I’ll give you examples from two different slices of time. We have always been inspired by Lina Bo Bardi, the Italian – Brazilian architect. We have always admired her approach to building because she has always been very close to her Brazilian context in terms of materials and how one builds there. I would offer her as an example of an experimental, Modernist architect who is closely tied to the local culture, local materials, local building processes, etc. At the opposite end of the spectrum, we admire a lot of contemporary Japanese architects, like SANAA, who are pushing the boundaries of what a building is. Their kind of experimentation in glass, density and proximity of structures are literally asking questions of where should a building begin and end and does it need to be so resolved?

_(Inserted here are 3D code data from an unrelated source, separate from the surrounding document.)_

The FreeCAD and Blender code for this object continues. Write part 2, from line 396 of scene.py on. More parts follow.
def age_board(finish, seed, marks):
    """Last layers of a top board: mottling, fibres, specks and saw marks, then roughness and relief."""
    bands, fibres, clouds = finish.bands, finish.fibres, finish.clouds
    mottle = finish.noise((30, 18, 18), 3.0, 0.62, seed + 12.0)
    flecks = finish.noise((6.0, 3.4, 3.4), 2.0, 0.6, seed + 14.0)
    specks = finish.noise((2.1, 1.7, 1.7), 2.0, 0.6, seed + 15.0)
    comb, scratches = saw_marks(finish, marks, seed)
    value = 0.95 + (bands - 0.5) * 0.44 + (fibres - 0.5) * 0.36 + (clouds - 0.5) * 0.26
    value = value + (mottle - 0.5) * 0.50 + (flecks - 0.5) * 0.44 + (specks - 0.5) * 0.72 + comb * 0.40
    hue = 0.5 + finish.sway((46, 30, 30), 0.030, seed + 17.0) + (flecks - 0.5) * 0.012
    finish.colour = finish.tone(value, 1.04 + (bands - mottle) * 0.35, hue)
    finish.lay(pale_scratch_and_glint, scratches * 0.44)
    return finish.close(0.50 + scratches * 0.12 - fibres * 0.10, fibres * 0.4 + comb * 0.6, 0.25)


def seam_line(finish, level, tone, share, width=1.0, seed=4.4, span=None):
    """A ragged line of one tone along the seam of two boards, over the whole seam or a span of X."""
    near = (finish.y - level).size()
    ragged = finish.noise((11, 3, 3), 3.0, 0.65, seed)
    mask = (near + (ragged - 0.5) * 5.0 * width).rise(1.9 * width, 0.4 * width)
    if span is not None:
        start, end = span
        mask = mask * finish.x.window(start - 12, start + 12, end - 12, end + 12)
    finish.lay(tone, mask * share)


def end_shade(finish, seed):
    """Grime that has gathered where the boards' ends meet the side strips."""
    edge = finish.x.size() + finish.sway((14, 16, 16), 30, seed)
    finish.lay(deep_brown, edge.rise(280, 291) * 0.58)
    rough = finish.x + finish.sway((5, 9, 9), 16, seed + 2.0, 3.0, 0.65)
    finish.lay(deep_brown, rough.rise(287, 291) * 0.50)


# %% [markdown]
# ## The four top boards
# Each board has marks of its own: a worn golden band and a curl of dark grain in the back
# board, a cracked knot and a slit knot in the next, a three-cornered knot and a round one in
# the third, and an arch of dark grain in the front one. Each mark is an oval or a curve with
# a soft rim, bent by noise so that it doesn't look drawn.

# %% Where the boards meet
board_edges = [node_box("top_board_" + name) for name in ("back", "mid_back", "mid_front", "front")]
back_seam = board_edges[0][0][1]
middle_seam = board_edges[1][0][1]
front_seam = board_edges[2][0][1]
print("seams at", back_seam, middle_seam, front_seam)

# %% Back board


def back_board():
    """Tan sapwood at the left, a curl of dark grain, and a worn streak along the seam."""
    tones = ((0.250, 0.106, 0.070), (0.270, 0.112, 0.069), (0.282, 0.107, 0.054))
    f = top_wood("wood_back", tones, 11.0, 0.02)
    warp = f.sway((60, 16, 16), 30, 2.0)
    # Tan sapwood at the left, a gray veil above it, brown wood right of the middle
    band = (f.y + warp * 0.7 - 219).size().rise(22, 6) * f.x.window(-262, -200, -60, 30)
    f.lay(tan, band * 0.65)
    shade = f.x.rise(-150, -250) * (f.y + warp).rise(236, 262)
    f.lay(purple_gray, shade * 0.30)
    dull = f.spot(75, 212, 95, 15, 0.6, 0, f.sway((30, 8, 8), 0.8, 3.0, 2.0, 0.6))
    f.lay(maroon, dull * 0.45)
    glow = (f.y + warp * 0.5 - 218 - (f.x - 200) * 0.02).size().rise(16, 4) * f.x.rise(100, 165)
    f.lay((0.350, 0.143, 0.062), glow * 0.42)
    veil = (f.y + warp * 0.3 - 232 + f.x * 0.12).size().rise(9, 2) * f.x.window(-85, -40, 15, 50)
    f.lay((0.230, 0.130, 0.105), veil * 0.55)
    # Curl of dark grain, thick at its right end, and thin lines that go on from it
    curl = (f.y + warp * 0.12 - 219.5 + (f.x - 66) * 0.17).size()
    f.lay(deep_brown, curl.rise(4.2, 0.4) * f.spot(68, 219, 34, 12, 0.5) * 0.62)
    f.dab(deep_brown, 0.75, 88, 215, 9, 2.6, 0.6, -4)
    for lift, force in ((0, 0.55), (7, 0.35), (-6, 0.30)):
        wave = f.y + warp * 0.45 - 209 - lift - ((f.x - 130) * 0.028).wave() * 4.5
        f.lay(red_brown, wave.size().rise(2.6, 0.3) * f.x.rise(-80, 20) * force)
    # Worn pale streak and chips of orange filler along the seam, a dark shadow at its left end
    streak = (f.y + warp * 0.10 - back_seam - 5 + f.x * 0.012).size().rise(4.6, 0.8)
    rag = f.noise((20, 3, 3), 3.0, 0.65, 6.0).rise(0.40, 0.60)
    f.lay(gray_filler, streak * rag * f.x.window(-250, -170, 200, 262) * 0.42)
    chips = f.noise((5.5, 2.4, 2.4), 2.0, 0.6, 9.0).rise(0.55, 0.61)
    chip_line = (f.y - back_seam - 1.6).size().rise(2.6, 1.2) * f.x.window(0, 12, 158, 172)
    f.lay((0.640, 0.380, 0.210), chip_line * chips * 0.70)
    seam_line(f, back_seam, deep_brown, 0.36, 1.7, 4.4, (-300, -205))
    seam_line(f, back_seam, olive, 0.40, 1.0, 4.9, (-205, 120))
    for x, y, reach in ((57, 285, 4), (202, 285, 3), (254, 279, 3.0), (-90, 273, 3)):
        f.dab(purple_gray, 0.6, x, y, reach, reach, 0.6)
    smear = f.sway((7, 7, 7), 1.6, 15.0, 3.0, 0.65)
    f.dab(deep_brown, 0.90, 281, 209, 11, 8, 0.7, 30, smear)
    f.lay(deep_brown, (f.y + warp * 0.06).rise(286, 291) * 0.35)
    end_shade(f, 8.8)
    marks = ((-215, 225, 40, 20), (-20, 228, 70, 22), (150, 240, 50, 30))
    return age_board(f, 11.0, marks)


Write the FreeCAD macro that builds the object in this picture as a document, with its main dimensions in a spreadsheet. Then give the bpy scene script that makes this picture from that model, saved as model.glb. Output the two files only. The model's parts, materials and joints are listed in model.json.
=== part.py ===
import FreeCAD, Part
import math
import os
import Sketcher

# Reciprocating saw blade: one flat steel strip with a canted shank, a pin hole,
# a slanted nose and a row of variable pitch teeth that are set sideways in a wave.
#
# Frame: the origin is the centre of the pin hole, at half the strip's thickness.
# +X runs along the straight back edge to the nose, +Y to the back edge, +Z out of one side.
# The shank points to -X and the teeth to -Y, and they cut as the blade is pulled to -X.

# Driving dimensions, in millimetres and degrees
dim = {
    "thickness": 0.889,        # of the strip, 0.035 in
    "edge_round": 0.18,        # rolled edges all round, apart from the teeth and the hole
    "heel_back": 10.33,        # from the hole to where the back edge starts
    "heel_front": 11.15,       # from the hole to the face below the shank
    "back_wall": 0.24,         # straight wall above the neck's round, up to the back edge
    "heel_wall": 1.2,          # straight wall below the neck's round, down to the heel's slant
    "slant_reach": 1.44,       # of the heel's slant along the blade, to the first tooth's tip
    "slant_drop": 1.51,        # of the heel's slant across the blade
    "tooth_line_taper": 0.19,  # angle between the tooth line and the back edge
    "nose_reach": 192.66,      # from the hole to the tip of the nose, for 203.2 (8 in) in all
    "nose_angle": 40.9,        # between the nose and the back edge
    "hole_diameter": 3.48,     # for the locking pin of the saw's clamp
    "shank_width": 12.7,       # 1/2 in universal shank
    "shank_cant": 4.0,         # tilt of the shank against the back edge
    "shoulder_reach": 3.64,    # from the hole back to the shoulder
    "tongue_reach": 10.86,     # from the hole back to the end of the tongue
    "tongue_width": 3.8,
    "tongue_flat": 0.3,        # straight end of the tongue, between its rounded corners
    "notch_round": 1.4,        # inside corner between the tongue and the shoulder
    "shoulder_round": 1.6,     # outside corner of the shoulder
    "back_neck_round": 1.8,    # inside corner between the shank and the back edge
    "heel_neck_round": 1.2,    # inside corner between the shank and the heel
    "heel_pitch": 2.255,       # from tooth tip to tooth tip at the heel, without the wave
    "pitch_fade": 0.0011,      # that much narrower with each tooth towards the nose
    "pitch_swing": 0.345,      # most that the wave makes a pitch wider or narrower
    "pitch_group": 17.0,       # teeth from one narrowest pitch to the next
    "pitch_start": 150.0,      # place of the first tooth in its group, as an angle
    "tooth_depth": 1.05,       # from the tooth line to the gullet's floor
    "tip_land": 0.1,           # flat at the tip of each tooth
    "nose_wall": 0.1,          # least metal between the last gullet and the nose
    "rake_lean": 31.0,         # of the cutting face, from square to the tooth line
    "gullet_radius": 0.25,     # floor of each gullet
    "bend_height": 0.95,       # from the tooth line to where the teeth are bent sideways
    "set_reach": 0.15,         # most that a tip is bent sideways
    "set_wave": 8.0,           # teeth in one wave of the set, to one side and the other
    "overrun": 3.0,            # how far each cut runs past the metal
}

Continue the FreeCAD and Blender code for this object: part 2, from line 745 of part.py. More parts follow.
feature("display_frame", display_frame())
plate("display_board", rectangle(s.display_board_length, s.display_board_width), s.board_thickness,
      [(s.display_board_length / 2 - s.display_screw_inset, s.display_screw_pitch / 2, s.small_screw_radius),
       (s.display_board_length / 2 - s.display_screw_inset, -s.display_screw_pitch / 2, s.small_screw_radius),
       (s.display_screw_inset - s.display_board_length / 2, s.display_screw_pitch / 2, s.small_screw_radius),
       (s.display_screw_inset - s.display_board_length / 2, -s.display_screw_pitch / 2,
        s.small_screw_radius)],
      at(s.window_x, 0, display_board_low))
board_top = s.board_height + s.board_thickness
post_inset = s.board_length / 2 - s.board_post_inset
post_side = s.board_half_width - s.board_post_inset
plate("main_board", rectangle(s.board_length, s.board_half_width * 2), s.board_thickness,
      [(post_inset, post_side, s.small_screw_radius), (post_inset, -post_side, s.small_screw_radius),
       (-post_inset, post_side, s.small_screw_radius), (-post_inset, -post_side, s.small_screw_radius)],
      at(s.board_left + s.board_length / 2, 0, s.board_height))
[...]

  1. Today, the architectural market is saturated and it’s not easy to find a job. What advice would you give to fresh graduates, also what qualifications do you look for in students that aspire to join your team?

Anyone that has gone through an architecture education hopefully by the end would have figured out that it takes up an enormous amount of work and energy and optimism. When we are reviewing candidates we look for the same; an enormous amount of creative energy; an enormous amount of creative production in terms of experimenting with all the ways that you need to draw and represent and build your architecture; and an enormous amount of positive optimism. You need a really thick skin and a lot of positive energy to keep pushing and to keep on searching and to keep trying to do good work, because it just takes that. And I would say to graduates there is a very big difference between school and practice. School is all about you and your own voice, practice is about what you can bring to the firm how and what you going to contribute, how are you going to move the needle forward in term of the firm’s work.